Говорят, что последний фильм Андрея Тарковского несет на себе печать ухода художника в какую-то иную сторону, что на него властно повлияло творчество Инг-мара Бергмана — недаром говорилось: с Тарковским работали испытанные сотрудники шведского режиссера.

Истинное прощание Мастера с родиной, с жизнью — в «Ностальгии», а здесь, в «Жертвоприношении», он еще, по слову Пушкина, предполагает жить на другой земле, с чужими для него людьми, преодолевая ностальгию — нет, не такую, как у его героя, а простую и вечную на все времена тоску по утраченной навеки, как ему думалось, родине. Но жить здесь и ставить фильмы о времени и о себе.

Авторское присутствие Тарковского в «Жертвоприношении» — неявственно, закрыто, оно прорывается в истории обретения дома (известно, что свой любимый деревянный дом под Рязанью Тарковский нашел в точности так же, как увидел на острове желанное место для жизни Александр), оно в начальных и конечных кадрах, где сухое дерево и он, сын.

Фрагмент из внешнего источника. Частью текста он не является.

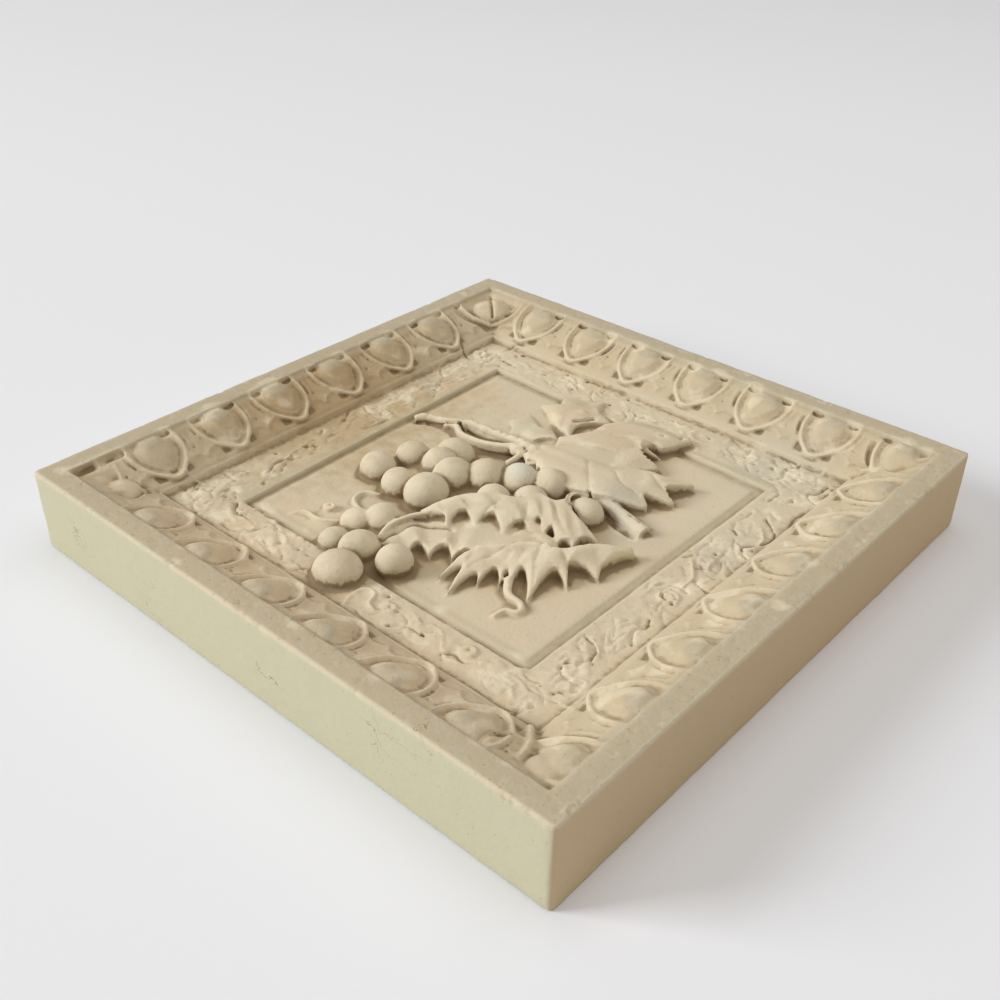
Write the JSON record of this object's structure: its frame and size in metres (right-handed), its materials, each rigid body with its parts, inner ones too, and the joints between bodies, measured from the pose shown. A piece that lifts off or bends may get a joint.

Тарковский заканчивал свой последний фильм уже смертельно больным, — не знаем, увидел ли он премьеру. Говорят, что в последние месяцы жизни он собирался начать работу над «Гофманианой» по старому сценарию, написанному им еще дома, и уже думал над своим «Гамлетом»...

Тарковский сегодня для нашего кино — и легенда, и насущная необходимость. Он — реальное мерило совестливости, стойкости, верности призванию. Его посмертное возвращение к нам — не только восстановление справедливости, оно больше: оно есть восстановление непреложных критериев искусства.

«Поле» влияния Тарковского сегодня есть прежде всего «поле» нравственное.